Origin of the ESR spectrum in the Prussian Blue analogue RbMn[Fe(CN)6]*H2O

TL;DR

This study investigates the origin of ESR signals in a Prussian Blue analogue, revealing that the observed ESR features are due to cubic Mn2+ clusters and defect-related states, with unusual spin relaxation behavior linked to charge transfer transitions.

Contribution

It provides a detailed ESR analysis of RbMn[Fe(CN)6]*H2O, identifying the origin of ESR signals and the effects of charge transfer on spin relaxation, which was not previously understood.

Findings

ESR signals originate from cubic Mn2+ clusters around vacancies

Superparamagnetic behavior observed below 50 K in powders

Unexpected strong spin relaxation above charge transfer transition

Abstract

We present an ESR study at excitation frequencies of 9.4 GHz and 222.4 GHz of powders and single crystals of a Prussian Blue analogue (PBA), RbMn[Fe(CN)6]*H2O in which Fe and Mn undergoes a charge transfer transition between 175 and 300 K. The ESR of PBA powders, also reported by Pregelj et al. (JMMM, 316, E680 (2007)) is assigned to cubic magnetic clusters of Mn2+ ions surrounding Fe(CN)6 vacancies.
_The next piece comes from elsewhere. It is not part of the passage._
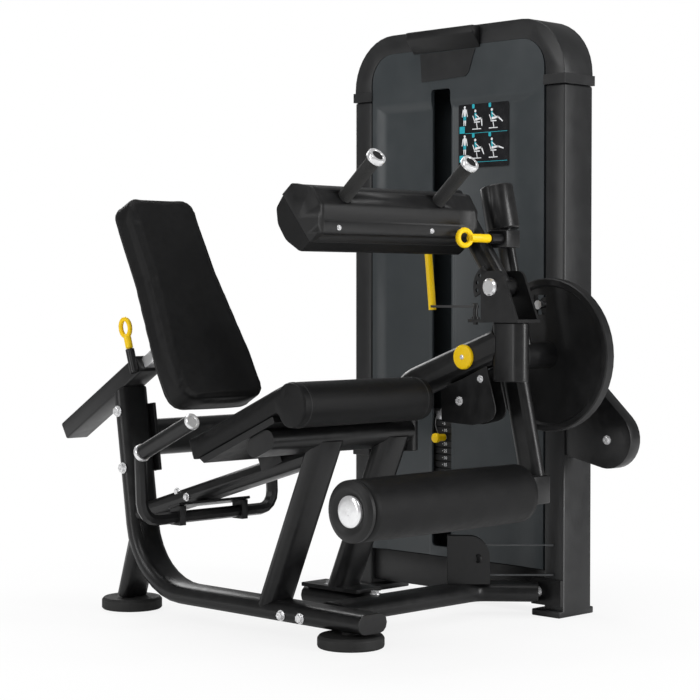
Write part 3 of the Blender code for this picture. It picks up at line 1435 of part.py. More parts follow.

The clusters are well isolated from the bulk and are superparamagnetic below 50 K. In single crystals various defects with lower symmetry are also observed. Spin-lattice relaxation broadens the bulk ESR beyond observability. This strong spin relaxation is unexpected above the charge transfer transition and is attributed to a mixing of the Mn3+ - Fe2+ state into the prevalent Mn2+ - Fe3+ state.